Extract each line of the data below exactly as written.
* Start GIVEN MATERIAL *
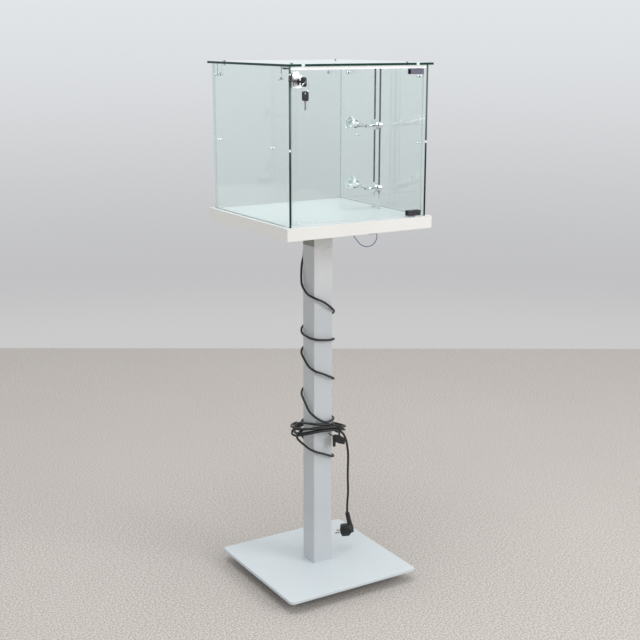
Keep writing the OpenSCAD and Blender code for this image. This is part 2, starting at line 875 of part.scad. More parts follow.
module spare_key() {
    color(black)
        translate([lock_x, key_y + key_hole_in, spare_hole_z + key_hole_in])
            rotate([0, 0, ring_turn - 90]) rotate([0, 90, 0]) key_blank();
}

// ---------- lights ----------

module light_rods() {
    color(chrome)
        for (y = rod_y)
            translate([rod_x, y, rod_z[0]]) cylinder(h = rod_z[1] - rod_z[0], r = rod_d / 2);
}

module rod_fittings() {
    bore = rod_d / 2 + run;
    color(chrome)
        for (y = rod_y)
            translate([rod_x, y, 0]) {
                difference() {
                    translate([0, 0, deck_z]) cylinder(h = 5, r = 6);
                    translate([0, 0, deck_z - 1]) cylinder(h = 7, r = bore);
                }
                difference() {
                    translate([0, 0, pane_z - 5]) cylinder(h = 5, r = 5);
                    translate([0, 0, pane_z - 6]) cylinder(h = 4.1, r = bore);
                }
                difference() {
                    translate([0, 0, tray_z - 5]) cylinder(h = 5, r = 4.6, $fn = 6);
                    translate([0, 0, tray_z - 6]) cylinder(h = 7, r = bore);
                }
            }
}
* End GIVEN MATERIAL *
**RESULT FOR THIS TASK**
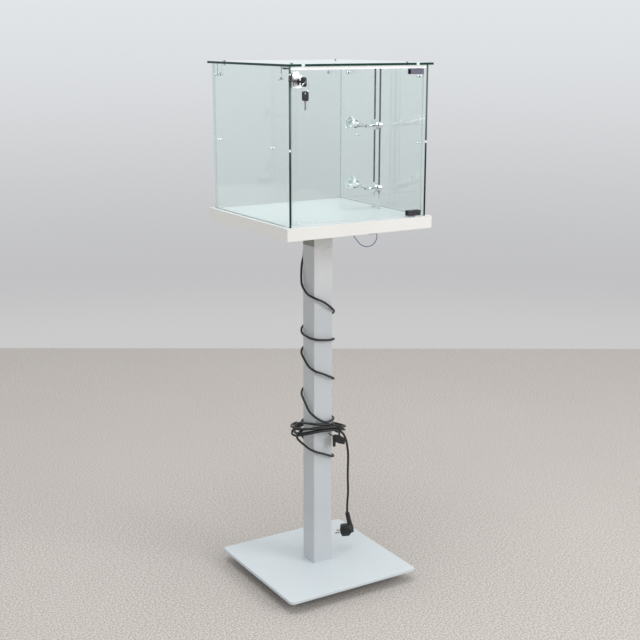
Keep writing the OpenSCAD and Blender code for this image. This is part 2, starting at line 875 of part.scad. More parts follow.
module spare_key() {
    color(black)
        translate([lock_x, key_y + key_hole_in, spare_hole_z + key_hole_in])
            rotate([0, 0, ring_turn - 90]) rotate([0, 90, 0]) key_blank();
}

// ---------- lights ----------

module light_rods() {
    color(chrome)
        for (y = rod_y)
            translate([rod_x, y, rod_z[0]]) cylinder(h = rod_z[1] - rod_z[0], r = rod_d / 2);
}

module rod_fittings() {
    bore = rod_d / 2 + run;
    color(chrome)
        for (y = rod_y)
            translate([rod_x, y, 0]) {
                difference() {
                    translate([0, 0, deck_z]) cylinder(h = 5, r = 6);
                    translate([0, 0, deck_z - 1]) cylinder(h = 7, r = bore);
                }
                difference() {
                    translate([0, 0, pane_z - 5]) cylinder(h = 5, r = 5);
                    translate([0, 0, pane_z - 6]) cylinder(h = 4.1, r = bore);
                }
                difference() {
                    translate([0, 0, tray_z - 5]) cylinder(h = 5, r = 4.6, $fn = 6);
                    translate([0, 0, tray_z - 6]) cylinder(h = 7, r = bore);
                }
            }
}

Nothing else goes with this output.